Neuere schreibdidaktische Konzepte
Neuere
▪ schreibdidaktische Konzepte haben damit aufgeräumt und mit dem
Ruf nach einer "ganzheitlichen Begleitung von Schreibprozessen in
der Schule" (Bräuer
2010, S.4) versucht, eine grundsätzlich andere Richtung
einzuschlagen. Dabei soll der Begriff "ganzheitlich" in diesem
Zusammenhang bedeuten, "dass Schreibprozesse auf verschiedenen
Bezugsebenen und über wechselnde Wahrnehmungskanäle begleitet
werden". (ebd.)
Möglichkeiten, um eine solche ganzheitliche Begleitung zu gestalten,
sind u. a.
-
Lehrer-Schüler-Schreibkonferenzen,
in denen die schreibenden Schülerinnen und Schüler durch die
Lehrperson förderliches Feedback und konkrete Hilfestellungen für
ihr Schreibhandeln erhalten.
-
Peer-Feedback,
das den Schreibern in den unterschiedlichen Formen
▪ kooperativen Schreibens
zuteil wird (z. B.
Fragelawine,
Textlupe,
▪
Schreibateliers,
▪
Schreibkonferenz,
▪
Experten-Team,
▪
Über-den-Rand-hinaus-Schreiben,
▪
Papier-Posting:
▪
Textforum,
▪
Schreibzirkel).
-
Institutionalisierte Schreibberatung an der jeweiligen Schule,
bei dem speziell ausgebildete Schülerinnen und Schüler (denkbar auch
in einer Art Mentorensystem) den anderen Schülern an der Schule
fächer- und jahrgangsstufenübergreifend z. B. in Schreiblesezentren,
Lernwerkstätten u. ä. im Rahmen des Ganztagsangebots zu bestimmten
Zeiten zur Verfügung stehen, um bei Schreibproblem zu helfen.
-
Verfügbarkeit von Selbstlernmaterialien in der elektronischen
Lernumgebung der Schule (z. B. SchreibQuests), die auch als Kommunikationsplattform über die
Texte mit kollaborativen Funktionalitäten wie Wikis, Foren oder
Blogs aufwarten müssen. Dann können sie auch kollaborative Arbeitsformen im
Netz ermöglichen und dem Online-Peer-Feedback Raum geben.

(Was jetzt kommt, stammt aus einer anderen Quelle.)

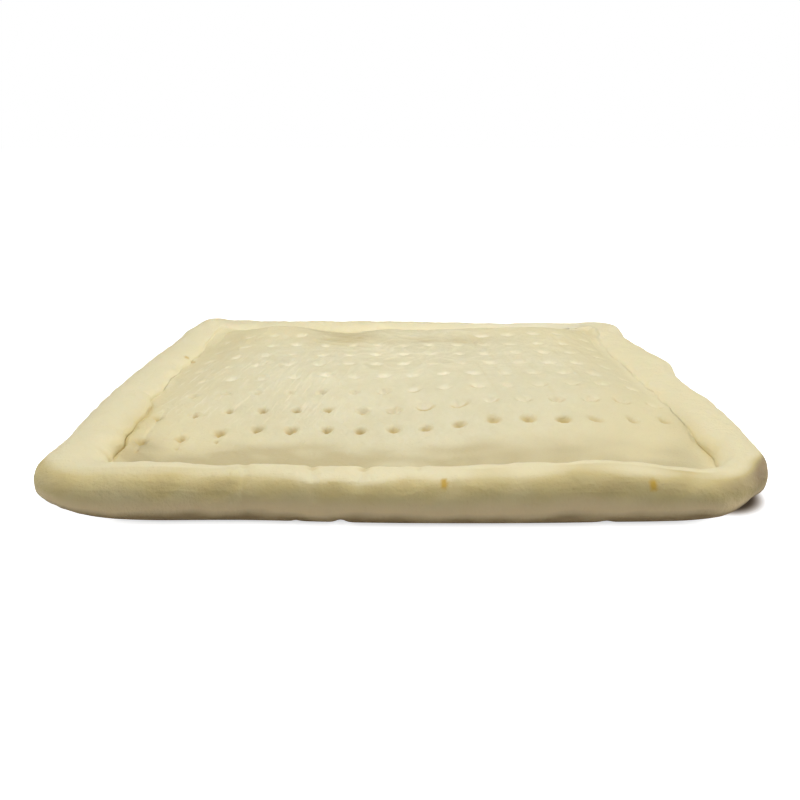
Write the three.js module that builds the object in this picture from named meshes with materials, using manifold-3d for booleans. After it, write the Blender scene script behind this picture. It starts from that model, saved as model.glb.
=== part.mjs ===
// A rectangular pizza base: one sheet of par-baked dough with a rolled rim all round, a panel that has
// puffed up inside it, and rows of docking holes pressed into the panel.
// Millimetres, +Z up. X runs along the long side and Y along the short side, away from the front. The
// origin is on the surface that the base lies on, under the middle of its outline.

import * as THREE from "three";
import { ParametricGeometry } from "three/addons/geometries/ParametricGeometry.js";
import { mergeGeometries, mergeVertices } from "three/addons/utils/BufferGeometryUtils.js";
import Module from "manifold-3d";

// The sheet and its rolled rim.
const LENGTH = 380;
const DEPTH = 300;
const CORNER_RADIUS = 40;
const RIM_WIDTH = 30;
const RIM_HEIGHT = 26;
const RIM_WAIST = 0.32; // how high the rim is widest, as a share of its height
// Power of the rim's oval section: 2 is an ellipse, more is squarer.
const RIM_ROUNDNESS = { outside: 2.8, inside: 2.3 };
const LEFT_TAPER = 10; // how much the left side leans in by the time it reaches the back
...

Sollen »Blended Learning-Konzepte
(=integriertes Lernen) genutzt werden muss die Plattform auch von zu Hause aus zu erreichen
sein.
-
Externe Schreibexperten
wie Journalisten können im Rahmen von besonderen Angeboten an der
Schule tätig werden und damit die berufliche Bedeutung bestimmter
Schreibformen ganz lebensnah vermitteln.
Auf diese und ähnliche Weise kann eine Schule ihr
besonderes "Schreibprofil" entwickeln und das Schreiben zu einem
wichtigen Bestandteil der Schulkultur machen.